Given data:
● ● ● ●

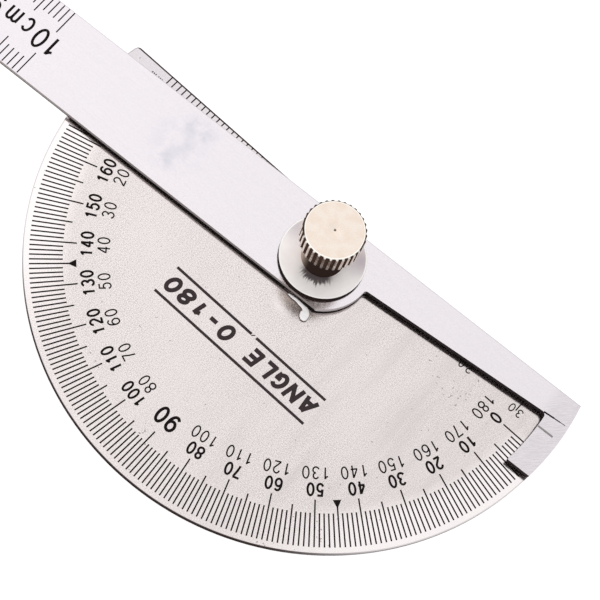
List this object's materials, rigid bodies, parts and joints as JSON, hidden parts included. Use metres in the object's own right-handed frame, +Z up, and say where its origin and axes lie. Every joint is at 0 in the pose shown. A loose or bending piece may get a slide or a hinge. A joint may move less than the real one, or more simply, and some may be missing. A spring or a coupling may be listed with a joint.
{
  "type": "protractor",
  "caption": "Round-head protractor: graduated half-round plate, ruler arm with a curved pointer, and a knurled thumb nut that clamps the arm at an angle.",
  "frame": {"origin": "on the pivot axis at the underside of the head plate, where the stud's flush head ends", "axes": "+X along the plate's straight edge towards the ruler blade, +Y from the pivot towards the middle of the degree ring, +Z up the pivot axis through the thumb nut"},
  "size_m": [0.1996, 0.0549, 0.0144],
  "materials": {
    "plate_steel": "matte, finely brushed, with black etched graduations",
    "stud_steel": "turned steel",
    "shim_nylon": "white nylon sheet",
    "arm_steel": "bright satin, with black etched graduations",
    "washer_plating": "bright nickel plating",
    "knob_plating": "nickel-plated brass, turned face, straight knurl"
  },
  "bodies": {
    "head": {"head_plate": "plate_steel", "pivot_stud": "stud_steel"},
    "arm": {"arm_blade": "arm_steel", "friction_shim": "shim_nylon"},
    "washer": {"flat_washer": "washer_plating"},
    "knob": {"clamp_knob": "knob_plating"}
  },
  "joints": [
    {"name": "arm_turn", "type": "hinge", "parent": "head", "child": "arm", "pos_m": [0, 0, 0.002], "axis": [0, 0, 1], "continuous": true},
    {"name": "washer_lift", "type": "slide", "parent": "head", "child": "washer", "axis": [0, 0, 1], "range_m": [0, 0.0014]},
    {"name": "knob_turn", "type": "hinge", "parent": "washer", "child": "knob", "pos_m": [0, 0, 0.009], "axis": [0, 0, 1], "range_deg": [0, 720]}
  ],
  "couplings": [
    {"joint": "knob_turn", "follows": "washer_lift", "rad_per_m": 8975.9}
  ]
}
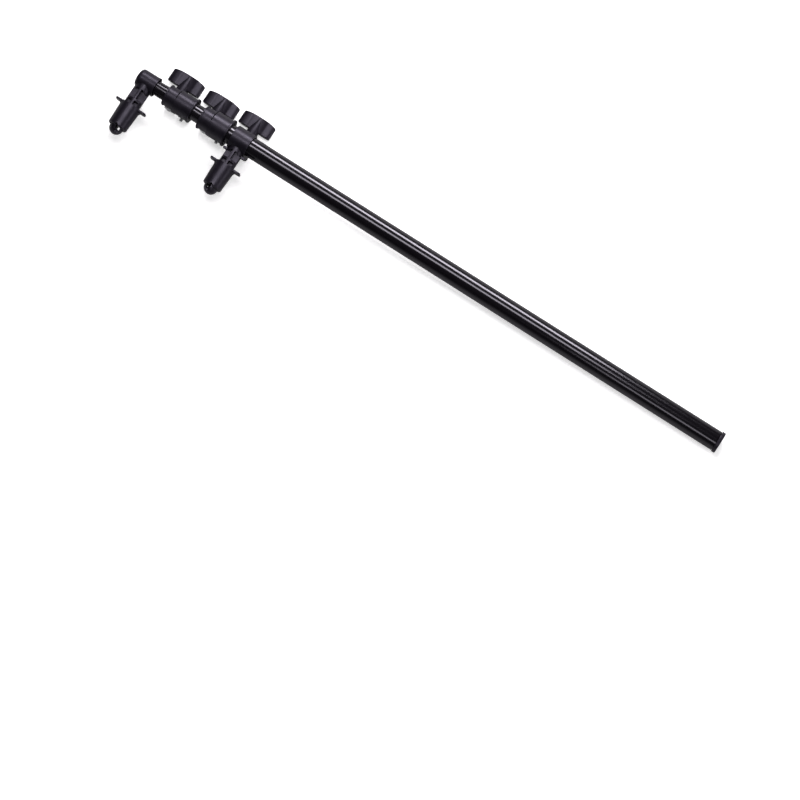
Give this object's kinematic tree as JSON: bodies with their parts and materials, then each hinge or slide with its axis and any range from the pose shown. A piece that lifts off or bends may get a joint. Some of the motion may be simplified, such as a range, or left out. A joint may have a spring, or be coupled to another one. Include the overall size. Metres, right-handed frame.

● ● ● ●

Given problem: Quote all of the entries verbatim.

Solution to the problem:
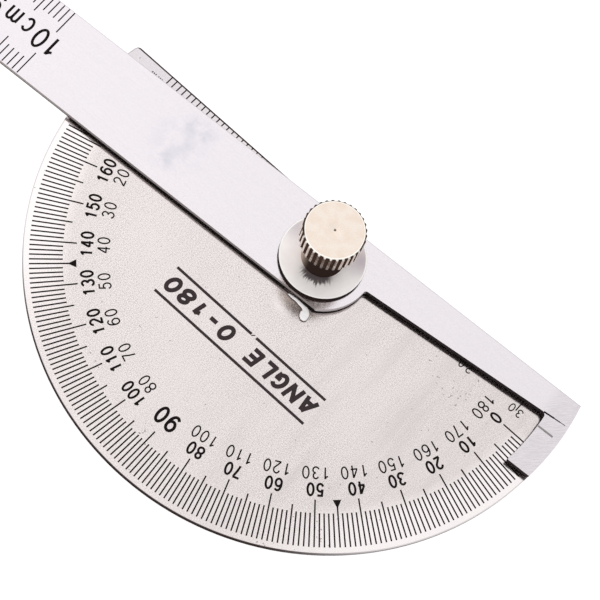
List this object's materials, rigid bodies, parts and joints as JSON, hidden parts included. Use metres in the object's own right-handed frame, +Z up, and say where its origin and axes lie. Every joint is at 0 in the pose shown. A loose or bending piece may get a slide or a hinge. A joint may move less than the real one, or more simply, and some may be missing. A spring or a coupling may be listed with a joint.
{
  "type": "protractor",
  "caption": "Round-head protractor: graduated half-round plate, ruler arm with a curved pointer, and a knurled thumb nut that clamps the arm at an angle.",
  "frame": {"origin": "on the pivot axis at the underside of the head plate, where the stud's flush head ends", "axes": "+X along the plate's straight edge towards the ruler blade, +Y from the pivot towards the middle of the degree ring, +Z up the pivot axis through the thumb nut"},
  "size_m": [0.1996, 0.0549, 0.0144],
  "materials": {
    "plate_steel": "matte, finely brushed, with black etched graduations",
    "stud_steel": "turned steel",
    "shim_nylon": "white nylon sheet",
    "arm_steel": "bright satin, with black etched graduations",
    "washer_plating": "bright nickel plating",
    "knob_plating": "nickel-plated brass, turned face, straight knurl"
  },
  "bodies": {
    "head": {"head_plate": "plate_steel", "pivot_stud": "stud_steel"},
    "arm": {"arm_blade": "arm_steel", "friction_shim": "shim_nylon"},
    "washer": {"flat_washer": "washer_plating"},
    "knob": {"clamp_knob": "knob_plating"}
  },
  "joints": [
    {"name": "arm_turn", "type": "hinge", "parent": "head", "child": "arm", "pos_m": [0, 0, 0.002], "axis": [0, 0, 1], "continuous": true},
    {"name": "washer_lift", "type": "slide", "parent": "head", "child": "washer", "axis": [0, 0, 1], "range_m": [0, 0.0014]},
    {"name": "knob_turn", "type": "hinge", "parent": "washer", "child": "knob", "pos_m": [0, 0, 0.009], "axis": [0, 0, 1], "range_deg": [0, 720]}
  ],
  "couplings": [
    {"joint": "knob_turn", "follows": "washer_lift", "rad_per_m": 8975.9}
  ]
}
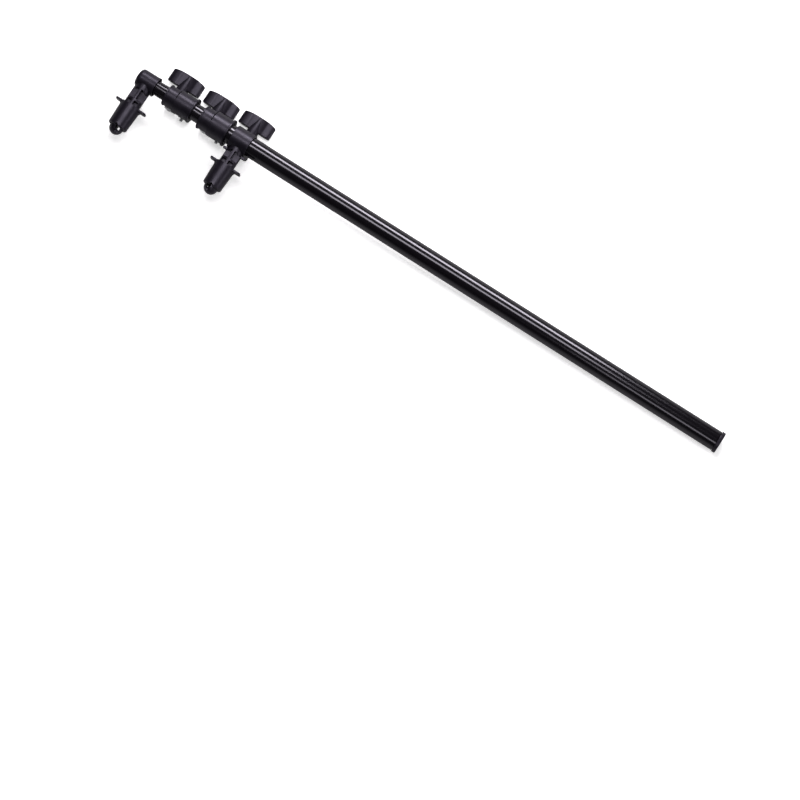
Give this object's kinematic tree as JSON: bodies with their parts and materials, then each hinge or slide with its axis and any range from the pose shown. A piece that lifts off or bends may get a joint. Some of the motion may be simplified, such as a range, or left out. A joint may have a spring, or be coupled to another one. Include the overall size. Metres, right-handed frame.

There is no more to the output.